After having painted the pantry white a new oven is going to be installed, the LED-lighting as well as for the rest of the boat (here is the article on my LED-retrofitting plans) and a new water-tap the pantry will be the one place on board my yacht that will undergo the least changes in the course of the refit-program. Nevertheless I am sure that the refurbishment will add significantly to the appearance and attractiveness of the pantry itself.
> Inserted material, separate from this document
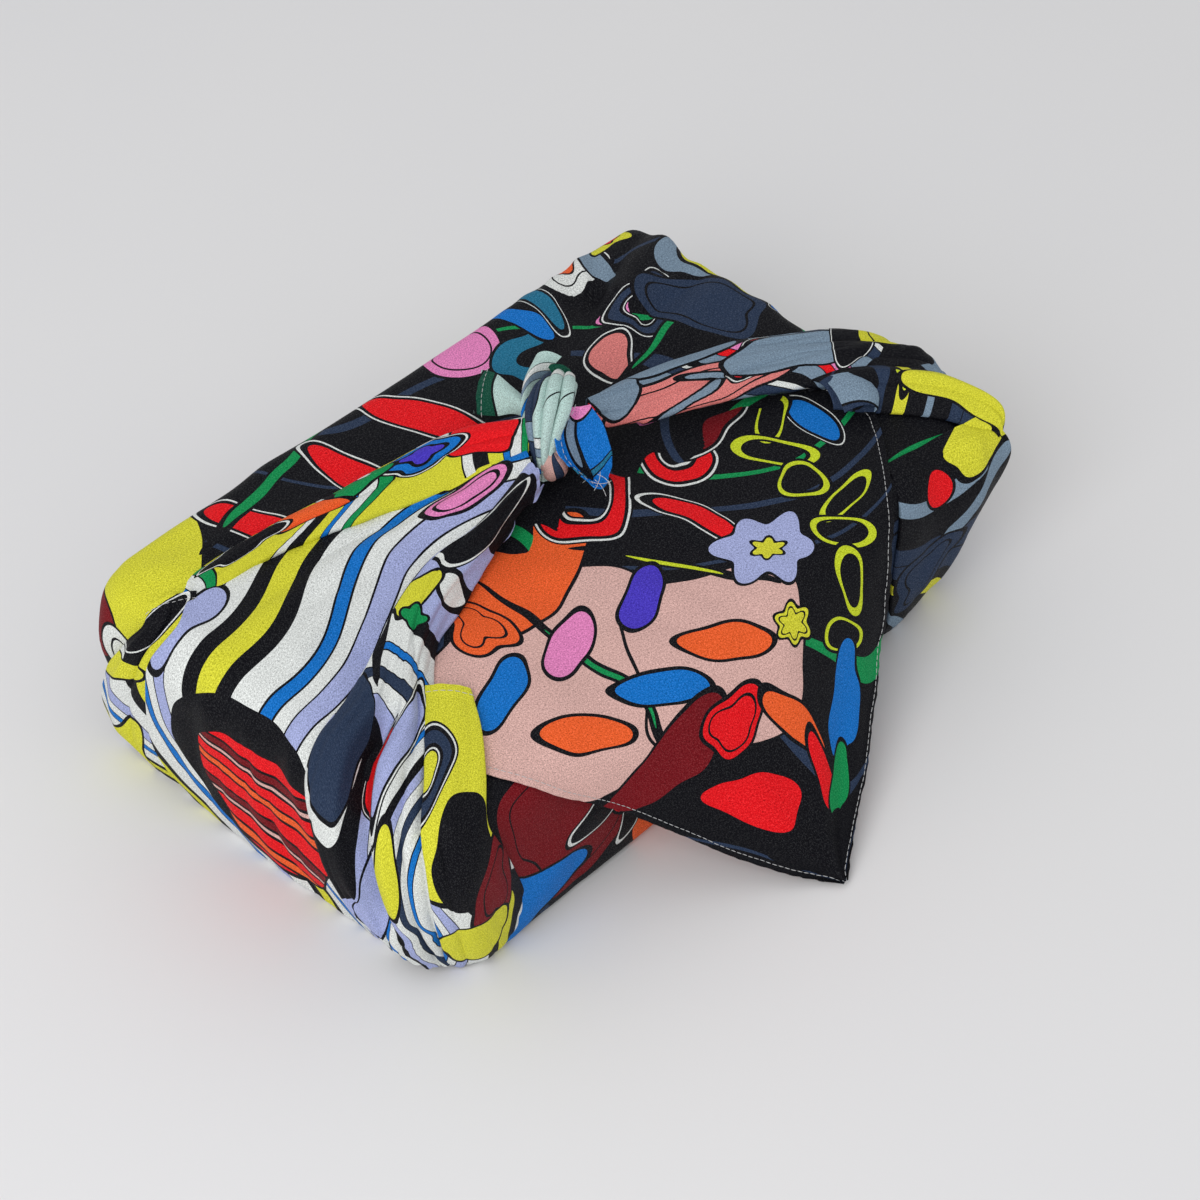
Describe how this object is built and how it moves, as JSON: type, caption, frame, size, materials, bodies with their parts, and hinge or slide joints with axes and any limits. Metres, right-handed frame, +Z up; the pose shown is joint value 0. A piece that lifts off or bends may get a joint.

Next Steps in Yacht Refit ahead
So, here I am. Some 8 net working hours after starting to apply the first primary coating to the Gelcoat-surfaces and standing proud before my work. I simply love it! If at first glance seeing the new refurbished yacht through all the chaos was a bit hard, now it is there, right before my eyes. I can really see the ship shining bright and new. Having a white painted interior, refurbished and freshly added wooden panels, a new ceiling covered in nappa leather outfitted with LED-technology … it is just simply the very first step of this dusty, stinking building lot to become a habitable lovely ship again. It´s a marvelous feeling!
Given that temperatures remain well around 10 degrees within the coming weeks I am planning to add a second layer of primary coating during the coming weekend and 3 layers of white the following Saturdays and Sundays to having finished whiting the former beige Gelcoat around the first week in March. Having met a specialist in yacht electrics last weekend we´ve made plans for the next big step: Removing the old wiring and re-installing the electrical stuff beginning at the batteries working our way up to the lighting and technical equipment. Above all, cleaning the engine room and have a professional boat builder taking a look onto the crack of the engine footing will be another chapter of an exciting story as well.